Given information:
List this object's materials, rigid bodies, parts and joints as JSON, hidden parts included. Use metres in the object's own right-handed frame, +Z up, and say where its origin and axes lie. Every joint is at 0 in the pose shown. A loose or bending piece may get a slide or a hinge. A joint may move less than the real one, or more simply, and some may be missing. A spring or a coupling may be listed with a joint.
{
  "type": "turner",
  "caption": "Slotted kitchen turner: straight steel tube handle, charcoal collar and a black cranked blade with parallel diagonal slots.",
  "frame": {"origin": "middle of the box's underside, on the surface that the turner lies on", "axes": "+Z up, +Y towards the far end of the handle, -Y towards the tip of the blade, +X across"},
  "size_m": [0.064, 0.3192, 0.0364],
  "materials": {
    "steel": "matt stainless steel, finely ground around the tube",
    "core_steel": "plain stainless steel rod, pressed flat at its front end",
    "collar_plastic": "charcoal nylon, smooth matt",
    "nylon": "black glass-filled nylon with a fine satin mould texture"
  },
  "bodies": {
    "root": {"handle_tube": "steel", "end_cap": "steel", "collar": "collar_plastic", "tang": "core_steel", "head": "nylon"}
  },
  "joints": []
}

Prompt: Extract all of the data above without altering anything.

Result of the task:
List this object's materials, rigid bodies, parts and joints as JSON, hidden parts included. Use metres in the object's own right-handed frame, +Z up, and say where its origin and axes lie. Every joint is at 0 in the pose shown. A loose or bending piece may get a slide or a hinge. A joint may move less than the real one, or more simply, and some may be missing. A spring or a coupling may be listed with a joint.
{
  "type": "turner",
  "caption": "Slotted kitchen turner: straight steel tube handle, charcoal collar and a black cranked blade with parallel diagonal slots.",
  "frame": {"origin": "middle of the box's underside, on the surface that the turner lies on", "axes": "+Z up, +Y towards the far end of the handle, -Y towards the tip of the blade, +X across"},
  "size_m": [0.064, 0.3192, 0.0364],
  "materials": {
    "steel": "matt stainless steel, finely ground around the tube",
    "core_steel": "plain stainless steel rod, pressed flat at its front end",
    "collar_plastic": "charcoal nylon, smooth matt",
    "nylon": "black glass-filled nylon with a fine satin mould texture"
  },
  "bodies": {
    "root": {"handle_tube": "steel", "end_cap": "steel", "collar": "collar_plastic", "tang": "core_steel", "head": "nylon"}
  },
  "joints": []
}